◆ Available data:
• • • •

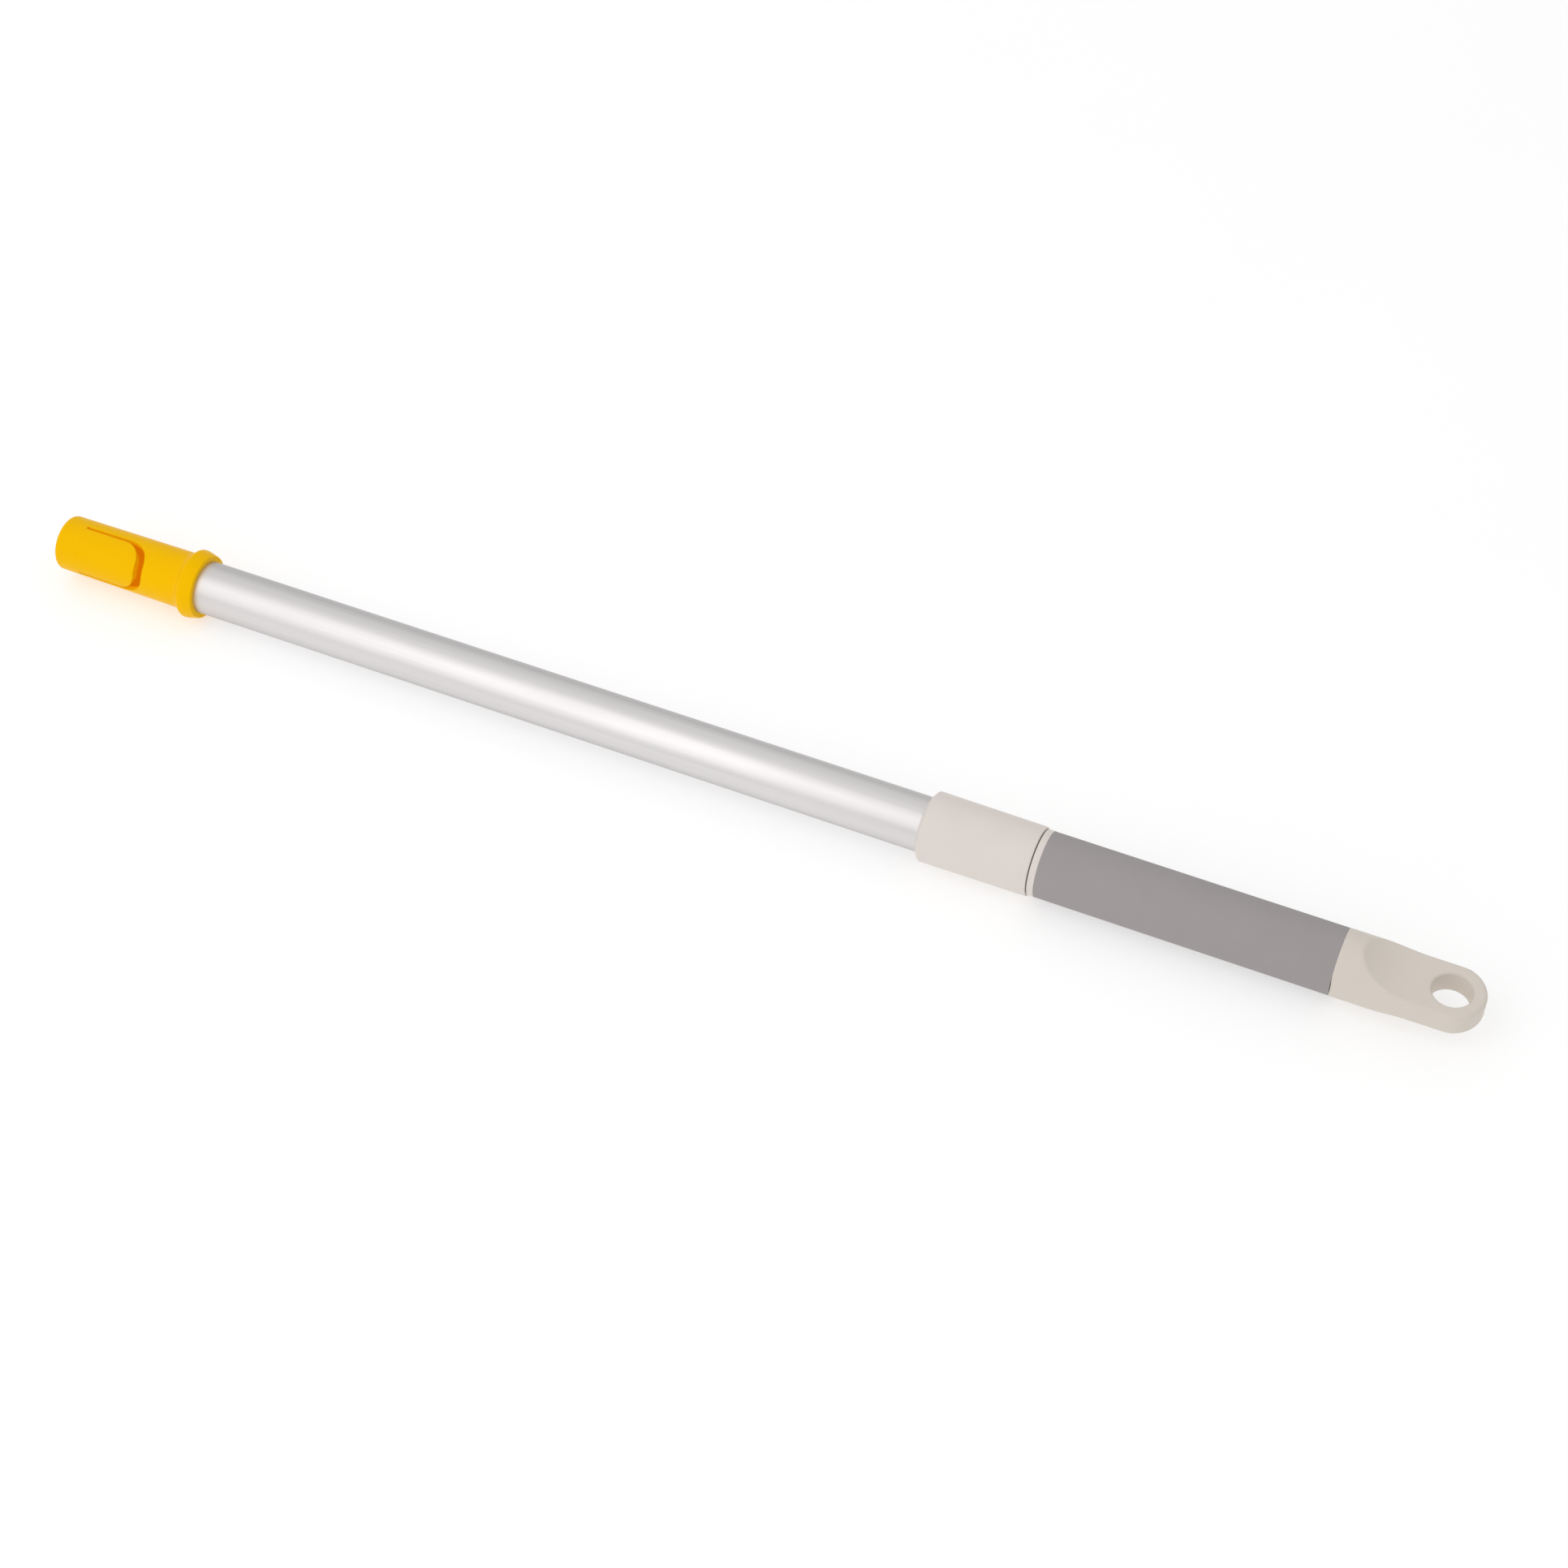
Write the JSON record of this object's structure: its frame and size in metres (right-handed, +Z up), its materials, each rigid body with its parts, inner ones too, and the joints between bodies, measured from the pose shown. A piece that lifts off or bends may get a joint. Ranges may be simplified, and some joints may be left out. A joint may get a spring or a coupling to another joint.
{
  "type": "window cleaning pole",
  "caption": "Telescopic hand pole with a click-fit tool connector, a twist-lock collar, a soft grip sleeve and a flat end with a hang hole.",
  "frame": {"origin": "middle of the bounding box's underside, with the pole closed and lying on a flat surface", "axes": "+X along the pole from the tool connector to the hang hole, +Z up and square to the flat end, +Y across the pole"},
  "size_m": [0.6866, 0.0332, 0.0331],
  "materials": {
    "yellow_plastic": "moulded, satin, golden yellow",
    "satin_aluminium": "satin anodised, fine grain along the tube",
    "off_white_plastic": "moulded, satin, warm off-white",
    "grey_grip": "soft touch, matt, mid grey",
    "dark_plastic": "moulded, matt, dark grey",
    "natural_plastic": "moulded, satin, natural",
    "steel": "plain"
  },
  "bodies": {
    "pole": {"connector_body": "yellow_plastic", "connector_pin": "steel", "outer_tube": "satin_aluminium", "lock_bush": "dark_plastic", "bush_pin_front": "steel", "bush_pin_back": "steel", "guide_bush": "natural_plastic"},
    "latch_tongue": {"connector_tongue": "yellow_plastic"},
    "collet": {"clamp_collet": "natural_plastic"},
    "collar": {"lock_collar": "off_white_plastic", "collar_end_ring": "dark_plastic"},
    "glide": {"glide_ring": "natural_plastic"},
    "handle": {"inner_tube": "satin_aluminium", "tube_plug": "dark_plastic", "plug_pin": "steel", "handle_core": "off_white_plastic", "core_pin": "steel", "grip_sleeve": "grey_grip", "end_cap": "off_white_plastic", "cap_pin": "steel"}
  },
  "joints": [
    {"name": "tongue_press", "type": "hinge", "parent": "pole", "child": "latch_tongue", "pos_m": [-0.33105, -0.00769, 0.02215], "axis": [0, 0.5878, 0.809], "range_deg": [0, 2.2], "stiffness_Nm_per_rad": 2},
    {"name": "collet_advance", "type": "slide", "parent": "pole", "child": "collet", "axis": [-1, 0, 0], "range_m": [0, 0.001]},
    {"name": "collar_turn", "type": "hinge", "parent": "collet", "child": "collar", "pos_m": [0.12035, 0, 0.01656], "axis": [-1, 0, 0], "range_deg": [0, 90]},
    {"name": "pole_extend", "type": "slide", "parent": "pole", "child": "glide", "axis": [1, 0, 0], "range_m": [0, 0.312]},
    {"name": "handle_spin", "type": "hinge", "parent": "glide", "child": "handle", "pos_m": [-0.23225, 0, 0.01656], "axis": [1, 0, 0], "continuous": true}
  ],
  "couplings": [
    {"joint": "collet_advance", "follows": "collar_turn", "m_per_rad": 0.00063662}
  ]
}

• • • •

◆ Given exercise: In the listing, find every line with the word "frame" and state how many there are, nothing more.

◆ Task response: 2